You can find associated data on the BioImage Archive.

polaris

polaris is a set of tools for reconstructing the spatio-angular density of fluorophores from data collected with a polarized-light dual-view inverted selective plane illumination microscope (diSPIM).

Overview

The major functionality of polaris is contained in the Spang class (short for spatio-angular density), the Data class, and the MultiMicroscope class.

Instances of the Spang class contain a spatio-angular density represented as a 4-dimensional array Spang.f---three spatial dimensions and one dimension for spherical harmonic coefficients. Spang instances also contain supporting metadata like the voxel dimensions Spang.vox_dim. The Spang class contains methods for calculating summary statistics Spang.calc_stats, visualization (Spang.visualize, Spang.save_summary), saving to file Spang.save_tiff, and reading from file Spang.read_tiff.

Instances of the Data class contain 5-dimensional data sets collected by the microscope Data.g---three spatial dimensions, one polarizer dimension, and one view dimension. Data instances also contain metadata like the polarizer orientations Data.pols and the viewing directions Data.det_optical_axes. The Data class contains methods for visualization Data.save_mips, saving to file Data.save_tiff, and reading from file Data.read_tiff.

Finally, the MultiMicroscope class implements forward and inverse mappings between Spang objects and Data objects. We can perform a forward simulation with

data.g = micro.fwd(spang.f)

Similarly, a pseudoinverse solution can be found with

spang.f = micro.pinv(data.g)

See the example scripts for complete forward and inverse simulations.

Getting started

These instructions have only been tested on macOS, but near variants should work on all platforms.

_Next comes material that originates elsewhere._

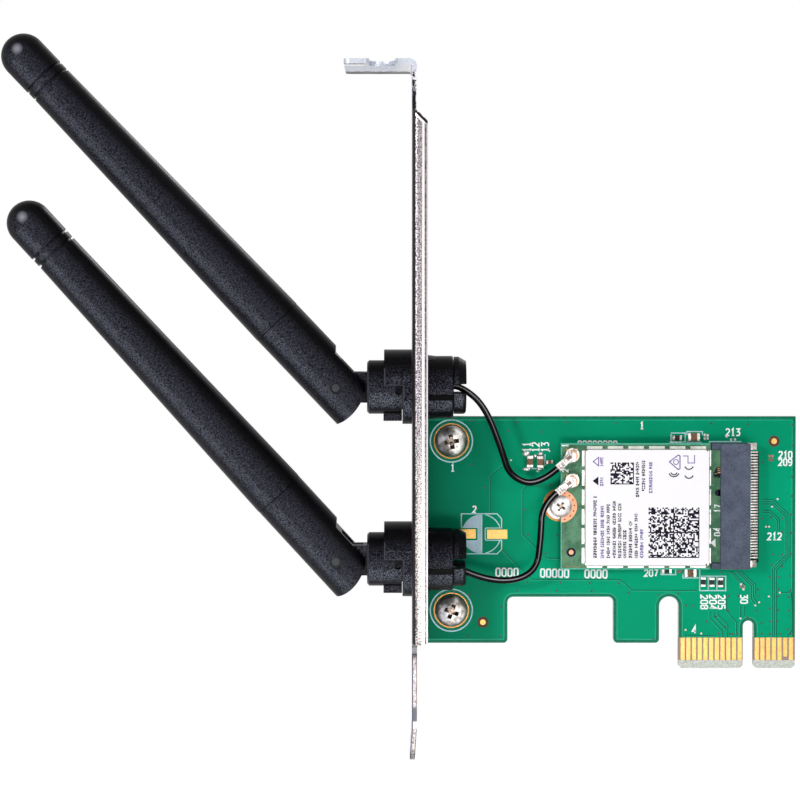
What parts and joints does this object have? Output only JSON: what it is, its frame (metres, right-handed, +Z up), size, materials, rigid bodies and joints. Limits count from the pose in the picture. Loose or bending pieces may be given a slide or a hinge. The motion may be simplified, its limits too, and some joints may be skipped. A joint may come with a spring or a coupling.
{
  "type": "pcie wifi card",
  "caption": "Plug-in wireless network card with a bent metal bracket, a small radio module on a green board and swivelling, folding antennas.",
  "frame": {"origin": "middle of the key notch of the edge connector, at the board's lower edge and half way through its thickness", "axes": "+X from the bracket to the free end of the board, +Z up the bracket towards its screw tab, component side facing -Y"},
  "size_m": [0.1377, 0.0185, 0.1247],
  "materials": {
    "bracket_steel": "nickel-plated sheet steel, matt",
    "board_green": "green solder mask over glass laminate",
    "contact_gold": "gold plating",
    "screw_nickel": "nickel-plated steel",
    "socket_black": "moulded, fine matt",
    "tin_plate": "tinned metal",
    "module_green": "dark green solder mask",
    "shield_steel": "tinned sheet steel",
    "label_white": "coated white label",
    "chip_black": "glazed black",
    "chip_tan": "brown ceramic",
    "antenna_black": "fine textured plastic",
    "pin_black": "smooth",
    "coax_black": "smooth jacket",
    "radiator_brass": "drawn tube",
    "coax_inner": "clear dielectric over a tinned core"
  },
  "bodies": {
    "card": {"bracket": "bracket_steel", "main_board": "board_green", "edge_contacts": "contact_gold", "board_screw_upper": "screw_nickel", "board_screw_lower": "screw_nickel", "module_socket": "socket_black", "module_socket_contacts": "tin_plate", "module_socket_anchors": "tin_plate", "module_standoff": "tin_plate", "module_screw": "screw_nickel", "module_board": "module_green", "module_contacts": "contact_gold", "module_shield": "shield_steel", "module_label": "label_white", "chip_resistors": "chip_black", "chip_capacitors": "chip_tan", "chip_end_caps": "tin_plate", "coax_receptacle_upper": "contact_gold", "coax_plug_upper": "tin_plate", "coax_lead_upper": "coax_black", "antenna_holder_upper": "antenna_black", "coax_receptacle_lower": "contact_gold", "coax_plug_lower": "tin_plate", "coax_lead_lower": "coax_black", "antenna_holder_lower": "antenna_black"},
    "upper_swivel": {"swivel_base_upper": "antenna_black"},
    "upper_antenna": {"antenna_sleeve_upper": "antenna_black", "antenna_cover_upper": "antenna_black", "hinge_pins_upper": "pin_black", "radiator_upper": "radiator_brass", "antenna_coax_upper": "coax_inner"},
    "lower_swivel": {"swivel_base_lower": "antenna_black"},
    "lower_antenna": {"antenna_sleeve_lower": "antenna_black", "antenna_cover_lower": "antenna_black", "hinge_pins_lower": "pin_black", "radiator_lower": "radiator_brass", "antenna_coax_lower": "coax_inner"}
  },
  "joints": [
    {"name": "upper_swivel_turn", "type": "hinge", "parent": "card", "child": "upper_swivel", "pos_m": [-0.0667, -0.00645, 0.04964], "axis": [1, 0, 0], "range_deg": [-81, 79]},
    {"name": "upper_antenna_fold", "type": "hinge", "parent": "upper_swivel", "child": "upper_antenna", "pos_m": [-0.0721, -0.00645, 0.04964], "axis": [0, 0.9998, 0.0175], "range_deg": [-7.5, 38]},
    {"name": "lower_swivel_turn", "type": "hinge", "parent": "card", "child": "lower_swivel", "pos_m": [-0.0667, -0.00645, 0.01992], "axis": [1, 0, 0], "range_deg": [-83, 77]},
    {"name": "lower_antenna_fold", "type": "hinge", "parent": "lower_swivel", "child": "lower_antenna", "pos_m": [-0.0721, -0.00645, 0.01992], "axis": [0, 0.9986, 0.0523], "range_deg": [-47.7, 7.5]}
  ]
}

Is anaconda installed? If not install it through brew or from the anaconda webpage.

Clone a copy of polaris.

git clone https://github.com/talonchandler/polaris.git

Create an anaconda environment for polaris. This will take ~5 minutes.

cd polaris
conda env create -f environment.yml

Activate the polaris environment. You will need to activate this environment every time you want to run polaris.

conda activate polaris2021

Install polaris locally so that you can access it from anywhere.

pip install -e ./

Alternatively, you can modify your $PYTHONPATH variable. You will only need to do this once.

Run the example scripts.

cd examples
python demo-synthetic-helix.py
python demo-data-guv.py